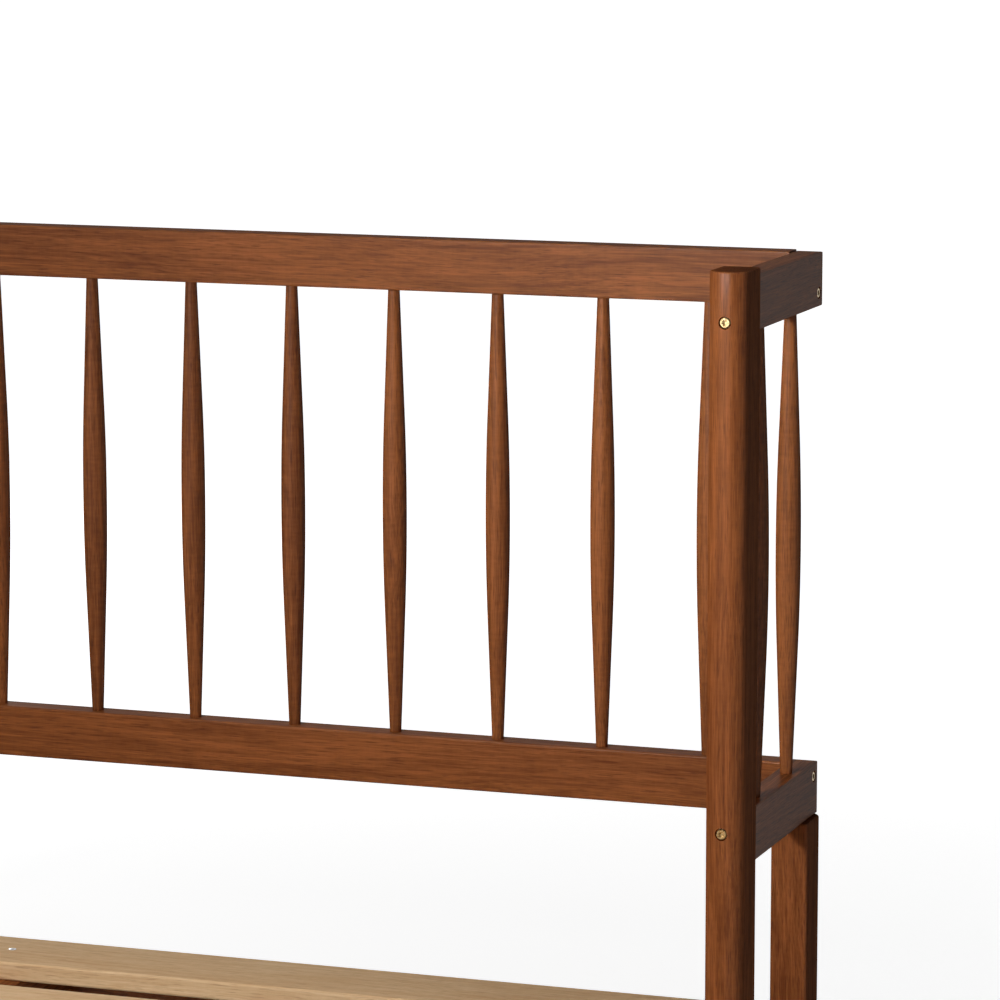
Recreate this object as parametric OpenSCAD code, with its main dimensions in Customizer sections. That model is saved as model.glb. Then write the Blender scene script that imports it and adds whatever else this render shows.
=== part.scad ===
// Platform bed with a wrap-around spindle headboard, in stained rubberwood.
// Millimetres, +Z up, head end at +Y, origin on the floor under the middle of the bed.

/* [Mattress] */
// Width of the mattress that the bed takes
mattress_w = 1524; // [1350:1:1650]
// Length of the mattress that the bed takes
mattress_l = 2032; // [1850:1:2150]
// Room between the mattress and the rail on each side
mattress_side_gap = 15; // [8:1:30]
// Room between the mattress and the rail at each end
mattress_end_gap = 6; // [3:1:20]

/* [Headboard] */
// Height of the rear top rail's top above the floor
headboard_h = 1000; // [900:1:1150]
// Drop from the top of the top rail to the top of the middle rail
mid_rail_drop = 490; // [420:1:540]
// Height of the headboard and wing rails
rail_h = 51; // [44:1:62]
// Thickness of all rails and boards
rail_t = 26; // [24:1:30]
// Length of a wing rail, from the rear of the bed to the back of the post
wing_l = 226; // [215:1:300]
// How far the wing rails lie below the rear rails
wing_drop = 1.5; // [0:0.1:3]
// Radius of the eased edges on rails and boards
edge_r = 1.8; // [1:0.1:3]

/* [Posts] */
// Width of a post across the bed
post_w = 36; // [34:1:46]
// Depth of a post along the bed
post_d = 53; // [48:1:70]
// Radius of the two outer corners of a post
post_corner_r = 14; // [8:0.5:16]
// Rise of a post's top above the rail beside it
post_rise = 6; // [3:0.5:15]
// Radius of the two inner corners of a post
post_back_r = 2.8; // [2.6:0.1:2.9]
// Radius of the eased edge round a post's top and foot
post_edge_r = 2.2; // [1:0.1:2.2]

/* [Spindles] */
// Number of spindles across the rear
rear_spindle_count = 14; // [8:1:14]
// Distance from a wing's middle plane to the first rear spindle
rear_spindle_end = 93.5; // [70:0.5:130]
// Distance from the rear of the bed to a wing's rear spindle
wing_spindle_inset = 65; // [55:1:80]
// Spacing of the two spindles in a wing
wing_spindle_pitch = 108; // [80:1:120]
// Diameter of a spindle at its middle
spindle_mid_d = 23.8; // [18:0.1:26]
// Diameter of a spindle where it meets a rail
spindle_end_d = 11.4; // [10.6:0.1:14]
// Length of the straight taper at each end of a spindle
spindle_taper_l = 122; // [80:1:180]
// Diameter of the round tenon on a spindle
tenon_d = 9.6; // [8:0.1:10.4]
// Length of the round tenon on a spindle
tenon_l = 16; // [10:1:22]

/* [Base] */
// Height of a side board
board_h = 120; // [106:1:150]
// Height of the side boards' top above the floor
board_top = 300; // [260:1:380]
// Depth of the housing in a head post that takes a side board's end
housing_depth = 6; // [4:0.5:9]
// Width of a ledger strip
ledger_w = 25; // [20:1:32]
// Height of a ledger strip
ledger_h = 25; // [18:1:32]

/* [Slats] */
// Number of slats
slat_count = 12; // [8:1:12]
// Width of a slat
slat_w = 95; // [70:1:110]
// Thickness of a slat
slat_t = 19; // [15:1:24]
// Depth of the slats' top below the side boards' top
slat_drop = 20; // [12:1:32]
// Distance from the rear of the bed to the first slat's edge
first_slat = 62; // [58:1:90]
// Distance from the foot board to the last slat
last_slat_gap = 12; // [5:1:60]

/* [Centre support] */
// Width of the centre beam
beam_w = 60; // [46:1:80]
// Height of the centre beam
beam_h = 45; // [36:1:50]
// Length of the stub tenon at each end of the beam
beam_tenon_l = 10; // [6:1:14]
// Diameter of a centre leg at its top
centre_leg_top_d = 46; // [38:1:56]
// Diameter of a centre leg at its foot
centre_leg_foot_d = 34; // [28:1:44]
// Diameter of a leveller's pad
pad_d = 40; // [30:1:50]
// Thickness of a leveller's pad at its rim
pad_t = 6; // [4:0.5:9]
// Diameter of a leveller's threaded stud
stud_d = 8; // [6:1:10]
// Travel of a leveller
leveller_travel = 12; // [5:1:20]

/* [Hardware] */
// Diameter of a connector bolt's shank
bolt_d = 6; // [5:1:8]
// Diameter of a connector bolt's head
bolt_head_d = 10; // [8.5:0.5:11]
// Height of a connector bolt's head
bolt_head_h = 6; // [5:0.5:6]
// Diameter of the counterbore round a bolt's head
counterbore_d = 11.6; // [11.2:0.1:13]
// Depth of the counterbore
counterbore_depth = 6.5; // [6.5:0.5:10]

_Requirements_
Extract each line from the listing above, please, and repeat it exactly.

_Result below_
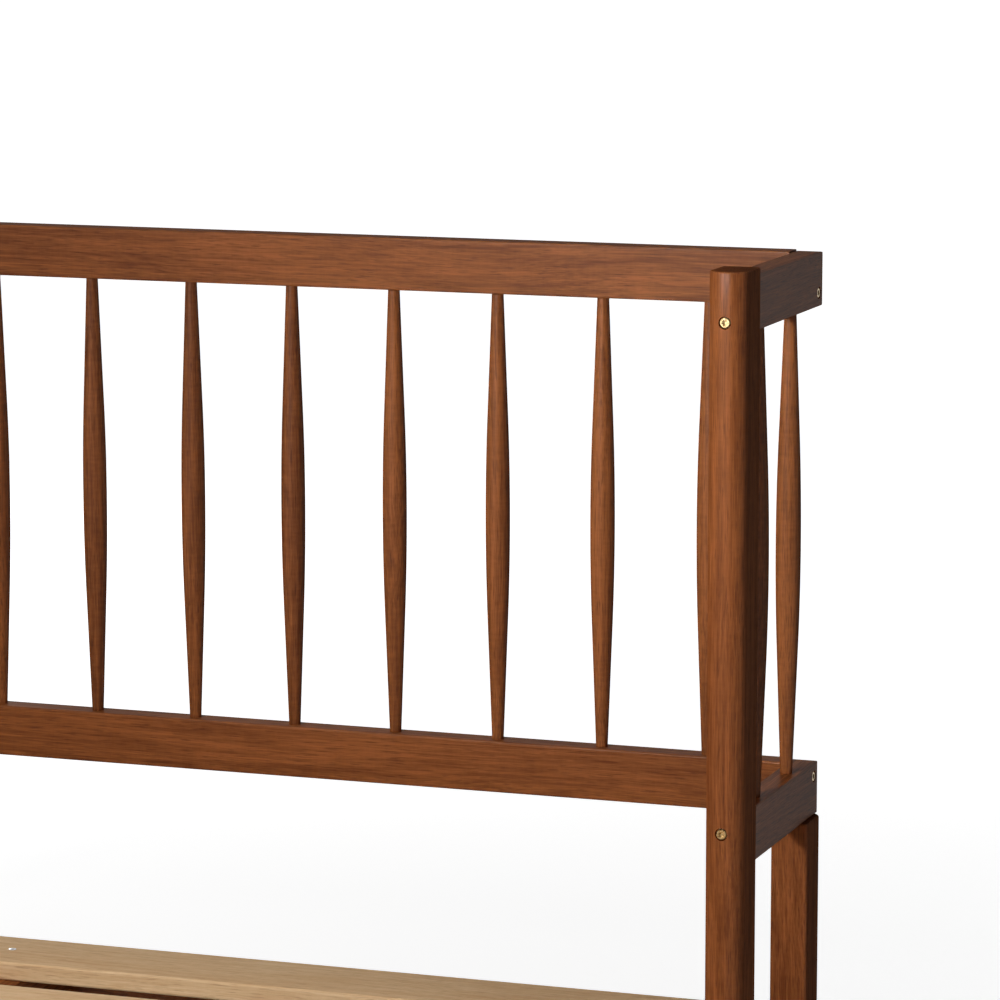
Recreate this object as parametric OpenSCAD code, with its main dimensions in Customizer sections. That model is saved as model.glb. Then write the Blender scene script that imports it and adds whatever else this render shows.
=== part.scad ===
// Platform bed with a wrap-around spindle headboard, in stained rubberwood.
// Millimetres, +Z up, head end at +Y, origin on the floor under the middle of the bed.

/* [Mattress] */
// Width of the mattress that the bed takes
mattress_w = 1524; // [1350:1:1650]
// Length of the mattress that the bed takes
mattress_l = 2032; // [1850:1:2150]
// Room between the mattress and the rail on each side
mattress_side_gap = 15; // [8:1:30]
// Room between the mattress and the rail at each end
mattress_end_gap = 6; // [3:1:20]

/* [Headboard] */
// Height of the rear top rail's top above the floor
headboard_h = 1000; // [900:1:1150]
// Drop from the top of the top rail to the top of the middle rail
mid_rail_drop = 490; // [420:1:540]
// Height of the headboard and wing rails
rail_h = 51; // [44:1:62]
// Thickness of all rails and boards
rail_t = 26; // [24:1:30]
// Length of a wing rail, from the rear of the bed to the back of the post
wing_l = 226; // [215:1:300]
// How far the wing rails lie below the rear rails
wing_drop = 1.5; // [0:0.1:3]
// Radius of the eased edges on rails and boards
edge_r = 1.8; // [1:0.1:3]

/* [Posts] */
// Width of a post across the bed
post_w = 36; // [34:1:46]
// Depth of a post along the bed
post_d = 53; // [48:1:70]
// Radius of the two outer corners of a post
post_corner_r = 14; // [8:0.5:16]
// Rise of a post's top above the rail beside it
post_rise = 6; // [3:0.5:15]
// Radius of the two inner corners of a post
post_back_r = 2.8; // [2.6:0.1:2.9]
// Radius of the eased edge round a post's top and foot
post_edge_r = 2.2; // [1:0.1:2.2]

/* [Spindles] */
// Number of spindles across the rear
rear_spindle_count = 14; // [8:1:14]
// Distance from a wing's middle plane to the first rear spindle
rear_spindle_end = 93.5; // [70:0.5:130]
// Distance from the rear of the bed to a wing's rear spindle
wing_spindle_inset = 65; // [55:1:80]
// Spacing of the two spindles in a wing
wing_spindle_pitch = 108; // [80:1:120]
// Diameter of a spindle at its middle
spindle_mid_d = 23.8; // [18:0.1:26]
// Diameter of a spindle where it meets a rail
spindle_end_d = 11.4; // [10.6:0.1:14]
// Length of the straight taper at each end of a spindle
spindle_taper_l = 122; // [80:1:180]
// Diameter of the round tenon on a spindle
tenon_d = 9.6; // [8:0.1:10.4]
// Length of the round tenon on a spindle
tenon_l = 16; // [10:1:22]

/* [Base] */
// Height of a side board
board_h = 120; // [106:1:150]
// Height of the side boards' top above the floor
board_top = 300; // [260:1:380]
// Depth of the housing in a head post that takes a side board's end
housing_depth = 6; // [4:0.5:9]
// Width of a ledger strip
ledger_w = 25; // [20:1:32]
// Height of a ledger strip
ledger_h = 25; // [18:1:32]

/* [Slats] */
// Number of slats
slat_count = 12; // [8:1:12]
// Width of a slat
slat_w = 95; // [70:1:110]
// Thickness of a slat
slat_t = 19; // [15:1:24]
// Depth of the slats' top below the side boards' top
slat_drop = 20; // [12:1:32]
// Distance from the rear of the bed to the first slat's edge
first_slat = 62; // [58:1:90]
// Distance from the foot board to the last slat
last_slat_gap = 12; // [5:1:60]

/* [Centre support] */
// Width of the centre beam
beam_w = 60; // [46:1:80]
// Height of the centre beam
beam_h = 45; // [36:1:50]
// Length of the stub tenon at each end of the beam
beam_tenon_l = 10; // [6:1:14]
// Diameter of a centre leg at its top
centre_leg_top_d = 46; // [38:1:56]
// Diameter of a centre leg at its foot
centre_leg_foot_d = 34; // [28:1:44]
// Diameter of a leveller's pad
pad_d = 40; // [30:1:50]
// Thickness of a leveller's pad at its rim
pad_t = 6; // [4:0.5:9]
// Diameter of a leveller's threaded stud
stud_d = 8; // [6:1:10]
// Travel of a leveller
leveller_travel = 12; // [5:1:20]

/* [Hardware] */
// Diameter of a connector bolt's shank
bolt_d = 6; // [5:1:8]
// Diameter of a connector bolt's head
bolt_head_d = 10; // [8.5:0.5:11]
// Height of a connector bolt's head
bolt_head_h = 6; // [5:0.5:6]
// Diameter of the counterbore round a bolt's head
counterbore_d = 11.6; // [11.2:0.1:13]
// Depth of the counterbore
counterbore_depth = 6.5; // [6.5:0.5:10]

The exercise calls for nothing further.